TO DO » Check each line of the listing below for the word "that" and say how many lines have it. Nothing else should be written.

DATA EXTRACT »
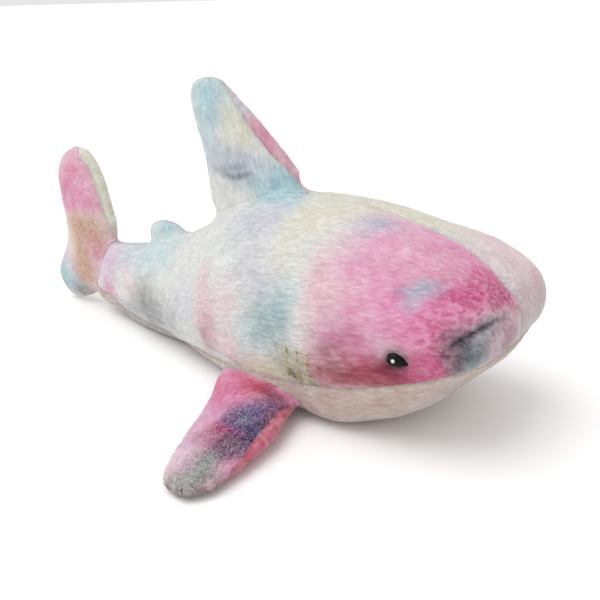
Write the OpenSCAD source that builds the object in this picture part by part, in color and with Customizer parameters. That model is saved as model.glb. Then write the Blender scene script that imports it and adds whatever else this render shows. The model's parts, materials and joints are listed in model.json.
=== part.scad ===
// Plush shark, lying on its belly. Nose towards +X, left side towards +Y, floor at Z = 0.
// The origin is on the floor, midway between nose and tail. All sizes are in millimetres.

/* [Fabric] */
// Thickness of the plush fabric with its pile pressed flat
fabric = 4; // [3:0.5:4.5]
// Gap left at every sewn seam, between the edges of two panels
seam_gap = 0.4; // [0.3:0.1:0.6]
// Space between the fabric and the stuffing
lining_gap = 1.2; // [1:0.1:2]
// Thickness of a panel where two panels are sewn edge to edge
seam_edge = 1.5; // [1:0.1:2]

/* [Tail] */
// Largest swing of the tail to each side, in degrees
tail_swing = 22; // [10:1:25]
// Room left between the trunk and the tail when the tail is straight, on the line that it turns on
tail_gap = 1.4; // [1:0.1:2]

/* [Fins] */
// Half thickness of the dorsal fin at its root
dorsal_r = 17; // [15:1:18]
// Half thickness of the rear dorsal fin at its root
rear_dorsal_r = 11; // [11:1:12]
// Half thickness of the pectoral fins at their root
pectoral_r = 16; // [15:1:17]
// Half thickness of the tail fin at its root
tail_fin_r = 15; // [14:1:16]
// Clearance between the tail fin and the tail it is sewn to
fin_gap = 2; // [1.5:0.1:3]

/* [Eyes] */
// Length of the almond-shaped plastic eye
eye_length = 27; // [24:1:29]
// Height of the eye
eye_height = 16; // [14:1:18]
// Radius of the eye's stem
stem_r = 2.5; // [2:0.1:3]
// Radius of the washer that locks the stem inside
washer_r = 9; // [7:0.5:10]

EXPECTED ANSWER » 3